→ **What the task asks**:
Find each line with the word "from" and copy it.
'''
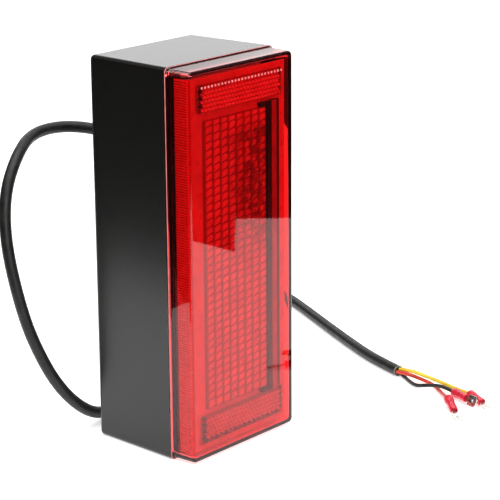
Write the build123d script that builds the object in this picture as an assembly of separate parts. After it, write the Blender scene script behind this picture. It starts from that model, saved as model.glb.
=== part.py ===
from build123d import *
import math
import os

# Low-profile box tail light for a trailer over 80 inches wide, standing on its lower end.
# X runs across the light, -Y is the way the lens faces, +Z is up. Millimetres.
# Origin: bottom centre of the light with its studs, without the cable.

# ---- driving dimensions -------------------------------------------------
height = 210.5
width = 84.0
housing_depth = 55.0
lens_depth = 16.0
stud_out = 25.0

side_draft = 2.6          # each long side leans in by this much at the back
corner_r = 2.6
wall = 2.6
lens_wall = 2.4

stud_r = 3.175            # 1/4 in thread
stud_spacing = 50.8       # 2 in
jacket_r = 3.25
wire_r = 1.1
board_lead_r = 0.9

# ---- places worked out from them ----------------------------------------
y_front = -(lens_depth + housing_depth + stud_out) / 2
y_join = y_front + lens_depth
y_back = y_join + housing_depth
y_floor = y_back - wall   # inner face of the back wall
mid_z = height / 2
panel_y = y_join + 3.0    # front face of the reflector panel
board_y = panel_y + 4.0   # front face of the circuit board
board_t = 1.6
window_y = y_front + lens_wall + 0.1   # where the inner optics start, behind the lens face

gland_x = 24.0
gland_z = 151.0
gland_out = 13.0
gland_tip_y = y_back + gland_out
inner_end_y = y_floor - 8.0   # the jacket ends here inside the housing

os.makedirs("parts", exist_ok=True)


def save(name, shape):
    export_step(shape, f"parts/{name}.step")


def facing(y):
    """A plane at this Y whose own x and y are the light's X and Z."""
    return Plane((0, y, 0), x_dir=(1, 0, 0), z_dir=(0, -1, 0))


def box(x0, x1, y0, y1, z0, z1):
    """A block between two corners."""
    centre = ((x0 + x1) / 2, (y0 + y1) / 2, (z0 + z1) / 2)
    return Pos(*centre) * Box(x1 - x0, y1 - y0, z1 - z0)


def rod_y(x, z, y0, y1, r):
    """A round bar along Y from y0 to y1."""
    return Pos(x, (y0 + y1) / 2, z) * Rot(90, 0, 0) * Cylinder(r, y1 - y0)


def outline(y, inset, r):
    """The light's front-view outline at this Y, pulled in by inset."""
    return facing(y) * Pos(0, mid_z) * RectangleRounded(width - 2 * inset, height - 2 * inset, r)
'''
→ **Output for this task**:
Write the build123d script that builds the object in this picture as an assembly of separate parts. After it, write the Blender scene script behind this picture. It starts from that model, saved as model.glb.
from build123d import *
# ---- places worked out from them ----------------------------------------
    """A round bar along Y from y0 to y1."""